A une exception, des comédiens et des comédiennes novices

A l’exception de Ondina Quadri qui interprète le rôle de Lynx et qui est une comédienne confirmée, déjà récompensée en 2016 par le Globe d’or de la meilleure actrice pour sa prestation dans Ariana de Carlo Lavagna, tous les autres interprètes de Piccolo corpo n’avaient jamais joué devant une caméra. C’est en sillonnant le Frioul pendant plus d’un an, en entamant des conversations avec les gens qu’elle rencontrait que Laura Samani a construit la distribution de son film. C’est bien sûr à Celeste Cescutti, choisie pour interpréter le rôle d’Agata, que la réalisatrice a consacré le plus de temps afin de lui permettre de se fondre dans son personnage de femme volontaire, prête à toutes les transgressions pour arracher sa fille à l’errance permanente dans les limbes. Quant à la très belle photographie, c’est à Mitja Licen, un Directeur de la photographie slovène, qu’on la doit.

Conclusion

Laura Samani : retenez ce nom ! Avec Piccolo corpo, cette jeune réalisatrice italienne signe un premier long métrage qui sort vraiment de l’ordinaire, mais qui reste longtemps dans la mémoire.
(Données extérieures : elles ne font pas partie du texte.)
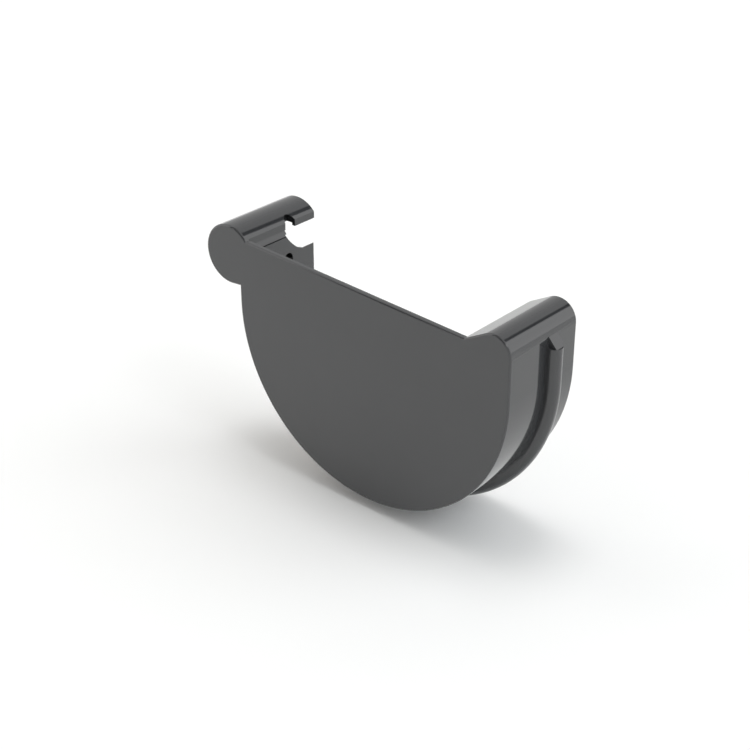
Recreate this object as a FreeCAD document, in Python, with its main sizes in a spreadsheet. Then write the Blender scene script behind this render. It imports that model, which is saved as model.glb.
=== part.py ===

Utilisant avec beaucoup de doigté les superstitions du nord-est de l’Italie, prenant le risque de dialogues utilisant des dialectes locaux, montrant une grande maitrise dans l’art de l’ambigüité, tant en ce qui concerne le sexe de Lynx que dans la conclusion de son film, Laura Samani n’hésite pas à prendre des risques qui, in fine, s’avèrent particulièrement payants.